--- start Material provided ---

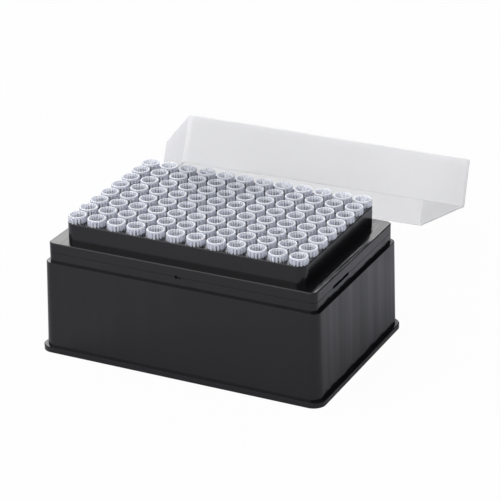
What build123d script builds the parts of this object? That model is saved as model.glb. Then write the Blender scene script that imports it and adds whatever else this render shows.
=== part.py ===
from build123d import *
from math import asin, atan, atan2, cos, degrees, hypot, pi, radians, sin
import os

# Box of pipette tips, in millimetres, +Z up. X runs along the columns and Y along the rows. The
# origin is on the table, under the middle of the base. The rack sits on the base's collar, a tip
# stands in each socket, and the lid is off: it leans behind the box with its mouth down, one
# corner on the table and its left rim on the last row of tips.

# Tip grid, at the standard plate pitch
columns = 12
rows = 8
pitch = 9.0
end_margin = 14.38            # outer tips' centres to the ends of the footprint
side_margin = 11.24           # outer tips' centres to its long sides

# Tips
tip_length = 52.0
tip_gap = 1.3                 # between neighbouring collars
collar_height = 2.95
collar_step = 0.9             # collar beyond the shank
rim_wall = 1.3
point_diameter = 1.3
point_wall = 0.35
collar_sides = 8              # flats round each collar
shank_sides = 6               # and round its shank, bore and socket

# Heights, from the tips' points down to the table and from the deck down to the foot
point_clearance = 7.5         # points above the table
deck_rise = 8.45              # deck above the shoulder
skirt_height = 4.3            # shoulder above the parting line
collar_band = 4.0             # parting line above the lid's seat
foot_height = 2.3             # flange that a gripper holds

# Base
foot_radius = 5.3
foot_edge = 0.25              # bevel of the flange's upper edge
wall_inset_low = 1.5          # flange's edge to the wall's foot
wall_inset_high = 2.5         # flange's edge to the wall's top
wall_radius = 3.4
wall_thickness = 1.6
seat_width = 1.4
seat_edge = 0.15
band_radius = 2.6
groove_edge = 0.1             # chamfers that draw the parting line

# Rack
shoulder_edge = 0.3
shoulder_thickness = 1.5
deck_margin = 0.1             # deck's edge beyond the outer collars
deck_edge = 0.25
deck_thickness = 1.8
socket_clearance = 0.2        # shank to socket
socket_relief = 0.1           # outer sockets to the hollow's wall
lip_depth = 3.5               # locating lip below the parting line
lip_thickness = 1.2
lip_clearance = 0.15
rib_thickness = 1.2           # stiffening ribs under the deck
rib_depth = 4.0
rib_every = 3                 # columns from rib to rib

# Latches on the parting line
slot_gap = 1.4
slot_depth = 0.8
end_slot = 15.2
end_slot_offset = 14.6        # its middle, from the middle of the end
side_slot = 2.8
nub_width = 2.6
nub_offset = 13.2             # its middle, from the middle of the end
nub_inset = 0.4               # nub's face behind the band

# Lid
lid_overhang = 0.6            # beyond the wall's top
lid_wall = 1.15
lid_panel = 0.8
lid_clearance = 0.15          # closed panel above the tips' rims
lid_radius = 2.0
lid_edge = 0.8                # rounding round the panel
lid_yaw = 36.5                # degrees
lid_bank = 13.5               # degrees
lid_contact = 9.6             # touching point on the left rim, from the rim's upper corner
touch_column = 3              # of the tip under it, in the last row
touch_angle = 155.0           # degrees, of the touching point round that tip's rim
rest_gap = 0.25               # lid to the tip and to the table

# Sizes that follow
grid_span = ((columns - 1) * pitch, (rows - 1) * pitch)
footprint = (grid_span[0] + 2 * end_margin, grid_span[1] + 2 * side_margin)
collar_radius = (pitch - tip_gap) / 2
shank_radius = collar_radius - collar_step
socket_radius = shank_radius + socket_clearance
rim_height = point_clearance + tip_length
deck_height = rim_height - collar_height
shoulder_height = deck_height - deck_rise
parting_height = shoulder_height - skirt_height
seat_height = parting_height - collar_band


def grown(size, margin):
    """Length and width with a margin added all round."""
    return [side + 2 * margin for side in size]


wall_foot = grown(footprint, -wall_inset_low)
wall_top = grown(footprint, -wall_inset_high)
band = grown(wall_top, -seat_width)
band_inside = grown(band, -wall_thickness)

os.makedirs("parts", exist_ok=True)

# Latch slots: on each end and each long side, cut half into the base and half into the rack
with BuildPart() as latch_slots:
    with BuildSketch(Plane.XY.offset(parting_height - slot_gap / 2)):
        with Locations((band[0] / 2, -end_slot_offset), (-band[0] / 2, end_slot_offset)):
            Rectangle(2 * slot_depth, end_slot)
        with GridLocations(0, band[1], 1, 2):
            Rectangle(side_slot, 2 * slot_depth)
    extrude(amount=slot_gap)

# Base: an open frame with a wide foot, a wall that narrows upwards, and the band on its seat
with BuildPart() as base:
    with BuildSketch():
        RectangleRounded(*footprint, foot_radius)
    extrude(amount=foot_height)
    chamfer(base.faces().sort_by(Axis.Z)[-1].edges(), foot_edge)

    wall_height = seat_height - foot_height
    wall_draft = degrees(atan((wall_inset_high - wall_inset_low) / wall_height))
    foot_corner = wall_radius + wall_inset_high - wall_inset_low
    with BuildSketch(Plane.XY.offset(foot_height)):
        RectangleRounded(*wall_foot, foot_corner)
    extrude(amount=wall_height, taper=wall_draft)
    chamfer(base.faces().sort_by(Axis.Z)[-1].edges(), seat_edge)

    with BuildSketch(Plane.XY.offset(seat_height)):
        RectangleRounded(*band, band_radius)
    extrude(amount=collar_band)
    chamfer(base.faces().sort_by(Axis.Z)[-1].edges(), groove_edge)

    # the hollow under the seat, open below, and the opening that the rack closes
    with BuildSketch():
        RectangleRounded(*grown(wall_top, -wall_thickness), wall_radius - wall_thickness)
    extrude(amount=seat_height - wall_thickness, mode=Mode.SUBTRACT)
    with BuildSketch(Plane.XY.offset(parting_height)):
        RectangleRounded(*band_inside, band_radius - wall_thickness)
    extrude(amount=-collar_band - 2 * wall_thickness, mode=Mode.SUBTRACT)

    add(latch_slots.part, mode=Mode.SUBTRACT)
base.part.label = "base"
export_step(base.part, "parts/base.step")

# Rack: deck with a socket for each tip, shoulder, skirt and the lip that locates it in the base
with BuildPart() as rack:
    with BuildSketch(Plane.XY.offset(parting_height)):
        RectangleRounded(*band, band_radius)
    extrude(amount=skirt_height)
    chamfer(rack.faces().sort_by(Axis.Z)[-1].edges(), shoulder_edge)
    chamfer(rack.faces().sort_by(Axis.Z)[0].edges(), groove_edge)

    deck_corner = collar_radius + deck_margin
    with BuildSketch(Plane.XY.offset(shoulder_height)):
        RectangleRounded(*grown(grid_span, deck_corner), deck_corner)
    extrude(amount=deck_rise)
    chamfer(rack.faces().sort_by(Axis.Z)[-1].edges(), deck_edge)

    lip_bottom = Plane.XY.offset(parting_height - lip_depth)
    lip_corner = band_radius - wall_thickness
    lip = grown(band_inside, -lip_clearance)
    with BuildSketch(lip_bottom):
        RectangleRounded(*lip, lip_corner)
    extrude(amount=lip_depth)

    # hollow from below, up to the shoulder and then, just clear of the sockets, up to the deck
    with BuildSketch(lip_bottom):
        RectangleRounded(*grown(lip, -lip_thickness), lip_corner)
    extrude(amount=lip_depth + skirt_height - shoulder_thickness, mode=Mode.SUBTRACT)
    inside_corner = socket_radius + socket_relief
    deck_inside = grown(grid_span, inside_corner)
    with BuildSketch(Plane.XY.offset(shoulder_height - shoulder_thickness)):
        RectangleRounded(*deck_inside, inside_corner)
    extrude(amount=shoulder_thickness + deck_rise - deck_thickness, mode=Mode.SUBTRACT)

    # ribs between the sockets: one along the middle and one after every third column
    rib_places = [((count - columns / 2) * pitch, 0) for count in range(rib_every, columns, rib_every)]
    with BuildSketch(Plane.XY.offset(deck_height - deck_thickness)):
        with Locations(*rib_places):
            Rectangle(rib_thickness, deck_inside[1])
        with Locations((0, (rows // 2 - rows / 2) * pitch)):
            Rectangle(deck_inside[0], rib_thickness)
    extrude(amount=-rib_depth)

    # the end slots show the rack's catch as a nub, a little behind the band's face
    add(latch_slots.part, mode=Mode.SUBTRACT)
    nub_x = (band[0] - slot_depth - nub_inset) / 2
    with BuildSketch(Plane.XY.offset(parting_height)):
        with Locations((nub_x, -nub_offset), (-nub_x, nub_offset)):
            Rectangle(slot_depth - nub_inset, nub_width)
    extrude(amount=slot_gap / 2)

    with BuildSketch(Plane.XY.offset(deck_height)):
        with GridLocations(pitch, pitch, columns, rows):
            RegularPolygon(socket_radius, shank_sides)
    extrude(amount=-deck_thickness, mode=Mode.SUBTRACT)
rack.part.label = "rack"
export_step(rack.part, "parts/rack.step")


# Tip, drawn with its mouth down: a collar, a long tapered shank and one tapered bore
point_radius = point_diameter / 2
bore_radius = collar_radius - rim_wall
shank_length = tip_length - collar_height
flat_share = cos(pi / shank_sides)
shank_taper = degrees(atan((shank_radius - point_radius) * flat_share / shank_length))
bore_taper = degrees(atan((bore_radius - point_radius + point_wall) * flat_share / tip_length))
with BuildPart() as tip:
    with BuildSketch():
        RegularPolygon(collar_radius, collar_sides, major_radius=False, rotation=180 / collar_sides)
    extrude(amount=collar_height)
    with BuildSketch(Plane.XY.offset(collar_height)):
        RegularPolygon(shank_radius, shank_sides)
    extrude(amount=shank_length, taper=shank_taper)
    with BuildSketch():
        RegularPolygon(bore_radius, shank_sides)
    extrude(amount=tip_length, taper=bore_taper, mode=Mode.SUBTRACT)

# Each column of tips is a piece of its own, turned over so that the collars stand on the deck
for number in range(1, columns + 1):
    with BuildPart() as tips_column:
        with Locations(((number - (columns + 1) / 2) * pitch, 0, rim_height)):
            with GridLocations(pitch, pitch, 1, rows):
                add(tip.part, rotation=(180, 0, 0))
    tips_column.part.label = f"tips_column_{number:02d}"
    export_step(tips_column.part, f"parts/{tips_column.part.label}.step")

# Lid: a shallow cover that closes over the tips onto the base's seat. Off the box, its right
# back corner is on the table, and its lean follows from the height of the tip it rests on.
lid_size = grown(wall_top, lid_overhang)
lid_depth = rim_height + lid_clearance - seat_height
corner_cut = lid_radius * (1 - cos(radians(45)))
end_fall = (lid_size[0] - lid_wall - corner_cut) * sin(radians(lid_bank))
side_run = lid_size[1] - lid_contact - corner_cut
lid_lean = degrees(asin(rim_height / hypot(end_fall, side_run)) - atan2(end_fall, side_run))


def as_left(right, back, up):
    """A point or direction of the closed lid, turned the way the open one lies."""
    turned = Vector(right, back, up).rotate(Axis.Y, lid_bank).rotate(Axis.X, -lid_lean)
    return turned.rotate(Axis.Z, lid_yaw)


low_corner = as_left(lid_size[0] / 2 - corner_cut, lid_size[1] / 2 - corner_cut, 0)
touch = as_left(lid_wall - lid_size[0] / 2, lid_contact - lid_size[1] / 2, 0)
touch_x = (touch_column - (columns + 1) / 2) * pitch + collar_radius * cos(radians(touch_angle))
touch_y = grid_span[1] / 2 + collar_radius * sin(radians(touch_angle))
lid_centre = Vector(touch_x - touch.X, touch_y - touch.Y, rest_gap - low_corner.Z)
mouth = Plane(lid_centre, x_dir=as_left(1, 0, 0), z_dir=as_left(0, 0, 1))

with BuildPart() as lid:
    with BuildSketch(mouth):
        RectangleRounded(*lid_size, lid_radius)
    extrude(amount=lid_depth + lid_panel)
    panel = lid.faces().sort_by(Axis(mouth.origin, mouth.z_dir))[-1]
    fillet(panel.edges(), lid_edge)
    with BuildSketch(mouth):
        RectangleRounded(*grown(lid_size, -lid_wall), lid_radius - lid_wall)
    extrude(amount=lid_depth, mode=Mode.SUBTRACT)
lid.part.label = "lid"
export_step(lid.part, "parts/lid.step")
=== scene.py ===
import math
import bpy
from mathutils import Matrix, Vector


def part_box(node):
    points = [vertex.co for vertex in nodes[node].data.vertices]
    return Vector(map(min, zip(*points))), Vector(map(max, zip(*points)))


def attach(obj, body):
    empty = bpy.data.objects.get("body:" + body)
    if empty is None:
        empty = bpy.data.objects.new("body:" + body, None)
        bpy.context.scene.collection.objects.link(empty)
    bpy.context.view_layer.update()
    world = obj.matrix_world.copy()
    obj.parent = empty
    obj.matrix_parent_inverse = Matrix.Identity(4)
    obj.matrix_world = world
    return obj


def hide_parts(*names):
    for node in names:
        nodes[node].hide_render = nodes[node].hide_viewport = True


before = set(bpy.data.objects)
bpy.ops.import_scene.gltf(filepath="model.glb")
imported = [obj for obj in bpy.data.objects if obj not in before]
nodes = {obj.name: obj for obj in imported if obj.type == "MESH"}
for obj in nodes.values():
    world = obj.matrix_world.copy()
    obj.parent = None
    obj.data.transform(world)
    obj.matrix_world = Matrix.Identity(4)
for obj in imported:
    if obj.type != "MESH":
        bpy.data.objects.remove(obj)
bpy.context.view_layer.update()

MM = 0.001


# ---------------------------------------------------------------------------
# Base. One injection moulding in black polypropylene: flange, drafted wall, the seat for the lid
# and the band over it, in which the rack sits. Its CAD solid is shown as it is.
# ---------------------------------------------------------------------------
def linear(hex_code):
    """An sRGB colour such as "#1a1b1d" as linear RGBA."""
    channels = [int(hex_code[i:i + 2], 16) / 255 for i in (1, 3, 5)]
    return (*[c / 12.92 if c <= 0.04045 else ((c + 0.055) / 1.055) ** 2.4 for c in channels], 1.0)


def add_node(tree, kind, inputs=None, **settings):
    """Adds a shader node. An input is a plain value or the socket that feeds it."""
    node = tree.nodes.new("ShaderNode" + kind)
    for name, value in settings.items():
        setattr(node, name, value)
    for name, value in (inputs or {}).items():
        if isinstance(value, bpy.types.NodeSocket):
            tree.links.new(value, node.inputs[name])
        else:
            node.inputs[name].default_value = value
    return node


def new_material(name):
    """A material with an empty node tree and its output."""
    material = bpy.data.materials.new(name)
    material.use_nodes = True
    material.node_tree.nodes.clear()
    return material, material.node_tree, add_node(material.node_tree, "OutputMaterial")


def dress(name, material):
    """Gives a CAD node its one material."""
    nodes[name].data.materials.clear()
    nodes[name].data.materials.append(material)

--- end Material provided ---

Direction. Of the lines in this data, how many contain "return"? Reply with only the number.

Correct response. 7